Are there many established sectors in the UK property market where 60% of the entire stock across the UK changes hands in a three year period?

Mark Allen is chief executive of Unite Students

Probably not — since 2001, IPD data suggests that about 10% of property generally changes hands each year — but that is exactly what is happening in the UK student accommodation sector.

Since early 2012, there have been about £6bn of transactions, and, as of today, there are around £3bn more in the pipeline. The total sector, excluding university-owned stock, is valued at about £15bn.

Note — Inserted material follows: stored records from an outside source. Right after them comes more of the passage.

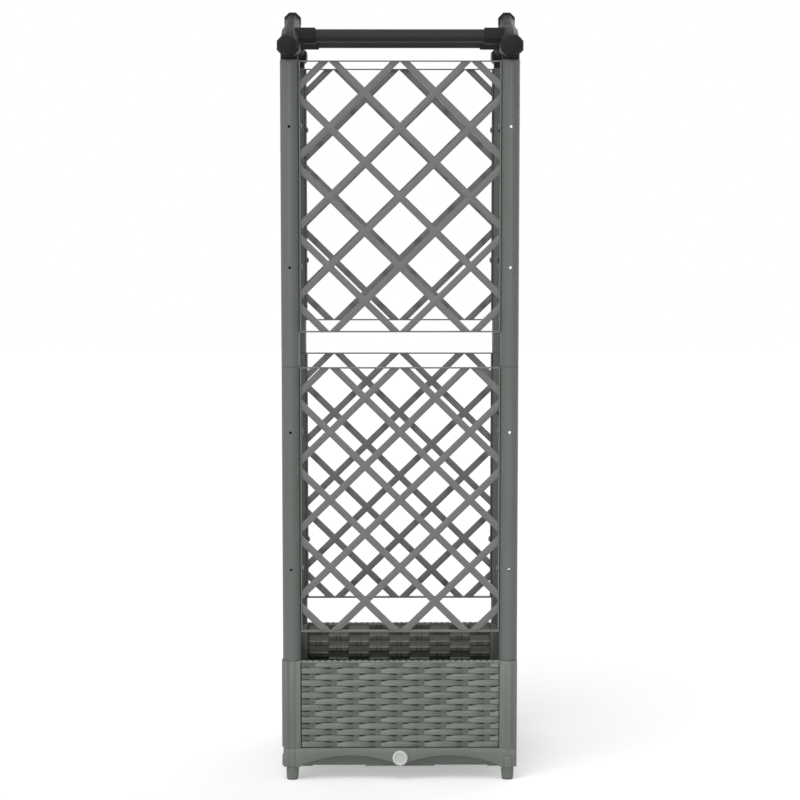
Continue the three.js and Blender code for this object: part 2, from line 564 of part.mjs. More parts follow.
// crossbars: tubes held in the sleeves of the two sides
const barReach = PX - SLEEVE_BACK - FIT;
const crossbar = geometryOf(solid(alongX(raise(ringOutline(BAR_D, SIDES), -barReach, barReach,
  [ringOutline(BAR_D - 2 * BAR_WALL, SIDES)]))));
for (const [side, sy] of [['front', -1], ['back', 1]]) {
  piece(`crossbar_${side}`, crossbar.clone(), FITTING, 0, sy * (PY - TEE_OUT), HUB_Z + TEE_OUT * Math.tan(SLOPE));
}

// ridge joints: level octagonal sleeves over the arms' plugs
function ridgeElbow() {
  const body = solid(alongY(rod(RIDGE_D, -RIDGE_HALF, RIDGE_HALF, FITTING_SIDES)));
  return geometryOf(cut(body, solid(alongY(rod(RIDGE_PLUG_D + 2 * FIT, -RIDGE_HALF - 1, RIDGE_HALF + 1, FITTING_SIDES)))));
}
const elbow = ridgeElbow();
for (const [side, sx] of [['left', -1], ['right', 1]]) piece(`ridge_elbow_${side}`, elbow.clone(), FITTING, sx * PX, 0, RIDGE_Z);

export default planter;
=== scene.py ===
import bpy, bmesh, math
from mathutils import Matrix, Vector
from mathutils.geometry import delaunay_2d_cdt


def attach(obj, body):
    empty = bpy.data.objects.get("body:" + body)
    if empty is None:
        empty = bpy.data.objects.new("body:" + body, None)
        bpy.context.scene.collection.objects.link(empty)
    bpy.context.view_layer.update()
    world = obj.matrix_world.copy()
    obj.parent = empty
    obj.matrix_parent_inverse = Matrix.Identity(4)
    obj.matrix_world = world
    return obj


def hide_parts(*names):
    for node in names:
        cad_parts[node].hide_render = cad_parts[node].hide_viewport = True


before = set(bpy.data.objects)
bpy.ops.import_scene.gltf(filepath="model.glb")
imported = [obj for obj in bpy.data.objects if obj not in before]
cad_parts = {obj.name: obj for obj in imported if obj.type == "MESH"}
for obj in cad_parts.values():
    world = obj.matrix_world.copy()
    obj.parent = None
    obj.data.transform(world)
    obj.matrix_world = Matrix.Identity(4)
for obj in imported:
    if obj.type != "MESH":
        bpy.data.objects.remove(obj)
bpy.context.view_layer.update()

# ---------------------------------------------------------------- sizes in millimetres, as in the CAD
MM = 0.001                                               # metres in a millimetre
FIT = 0.3                                                # clearance between neighbours
PX, PY = 197.5, 147.5                                    # the corners' axes, from the middle
CORNERS = [("front_left", -1, -1), ("front_right", 1, -1), ("back_right", 1, 1), ("back_left", -1, 1)]
FRONT_BACK = [("front", -1), ("back", 1)]
LEVELS = ["lower", "upper"]

HALF, CHAMFER = 16.0, 2.5                                # a column's half width and outer corner
RIB_W, RIB_H = 12.4, 2.5                                 # its broad rib
BAND_W, BAND_H, BAND_GROOVE = 10.6, 0.4, 0.4             # its flat band, with a groove on either side

WALL_BOTTOM, WEAVE_TOP, WALL_TOP = 61.3, 221.6, 223.5
ROWS, ROW_H = 14, 11.45
PITCH, STAKE_W = 40.0, 9.0                               # the stakes' distance and width
SKIN_OUT, SKIN_IN, BULGE = 10.5, 6.5, 2.5                # the weave's faces, out from the columns' axes
RIM_H, RIM_PITCH = 1.9, 11.5

BASE_BOTTOM, BASE_TOP, NOTCH_H = 26.0, 61.0, 14.5
ARCH_DROP, ARCH_RISE = 13.5, 18.5                        # from the skirt's top to an arch, and its height
SKIRT_T = 3.0
LEDGE_Z, LEDGE_W = (55.0, 58.0), 9.75                    # measured from the skirt's outer face

POST_R, POST_WALL, POST_PLUG = 16.5, 2.0, 60.0
POST_Z = {"lower": (223.8, 761.5), "upper": (761.8, 1310.0)}
HOLE_R, TOOL_HOLE_R = 2.5, 7.0

PANEL_W, PANEL_H = 361.4, 485.0
PANEL_Z = {"lower": 275.0, "upper": 823.5}
BORDER_T, BORDER_W = 12.0, 2.0
LATTICE_X, LATTICE_Z, STRIP_W, STRIP_T = 127.0, 124.6, 12.0, 5.5
SCREW_INSET = 117.0                                      # from a panel's ends to its screws

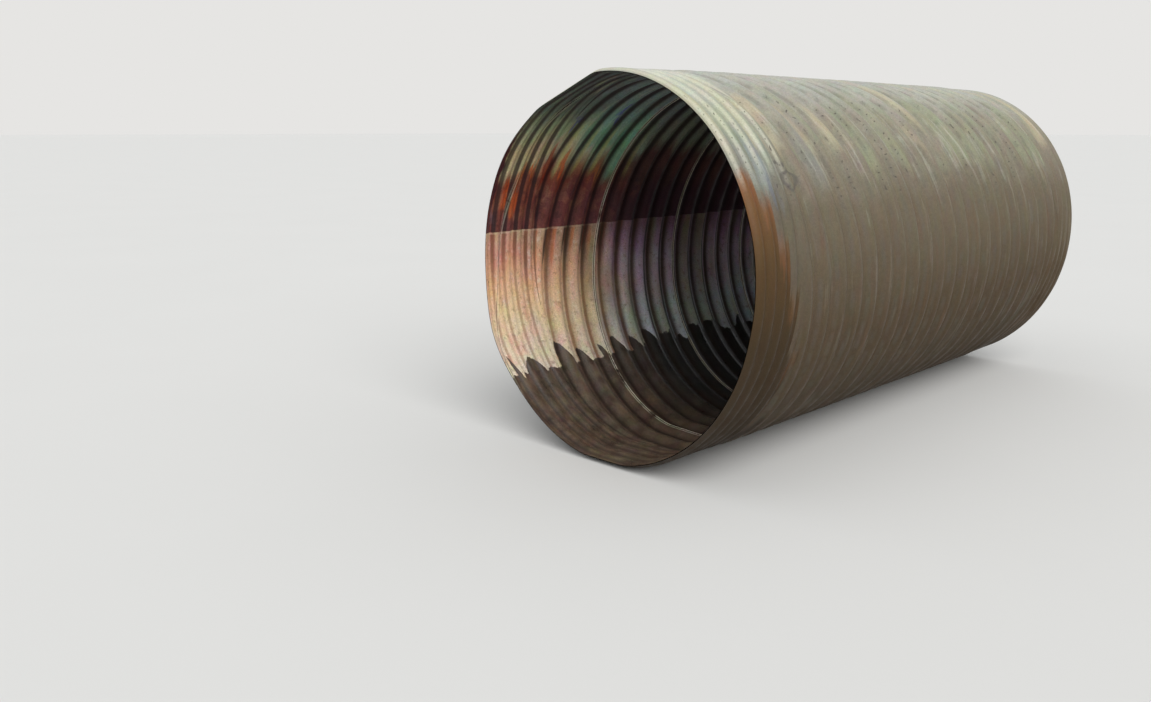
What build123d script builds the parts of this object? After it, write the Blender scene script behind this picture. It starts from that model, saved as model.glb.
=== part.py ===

So what is happening? Well, what we are probably seeing is the recapitalisation of a sector on a grand scale; a sector whose predictable, non-cyclical credentials have been proven against the toughest of backdrops over the past six years. The fundamentals of the sector have always been strong but before the financial crisis the lack of an established track record for the sector led entrepreneurs towards increasingly available debt rather than apparently expensive equity for their funding needs.

In 2006, the student accommodation sector was probably geared in excess of 75% loan to value. Today it is probably much closer to 50% and falling. Investor interest is significant and has a much more long-term, institutional and international flavour than it did before.

While this recapitalisation has been taking place, yields haven’t moved too much, which is perhaps not surprising. For the majority of student property, net initial yields are somewhere between 6% and 7%, not bad for a sector that has delivered above-inflation rental growth for each of the past five years and looks set to continue in a similar vein.

Compare this with another alternative, emerging asset class — the private rented sector. In the past year, a number of funds have been set up to target the PRS and no doubt more are planned. Lack of capital will not be the issue here, it will be lack of product with a culture and planning environment in the UK that are just not set up to support volume growth of private rented housing. As a result, net initial yields for the PRS seem unlikely to be much higher than 5%.

The PRS and student accommodation meet fundamentally the same need - professionally managed, purpose-built rented housing in a country with a housing shortage - and both enjoy a positive rental growth outlook in line with or ahead of inflation. In the US, multi-family (PRS) trades at around a 5.25% initial yield and student housing at about 5.75%, a 50 basis points spread. In the UK it looks as though this spread is more like 150 basis points and that is hard to justify on fundamentals.

It will be interesting to see how investment in the PRS and student accommodation in the UK evolves and to what extent the valuation gap to the US closes. When the current rate of transactional activity in the student accommodation sector slows, as it must, and a greater proportion of stock is held by long-term investors rather than motivated sellers, we could see values strengthen significantly.

Mark Allen is chief executive of Unite Students.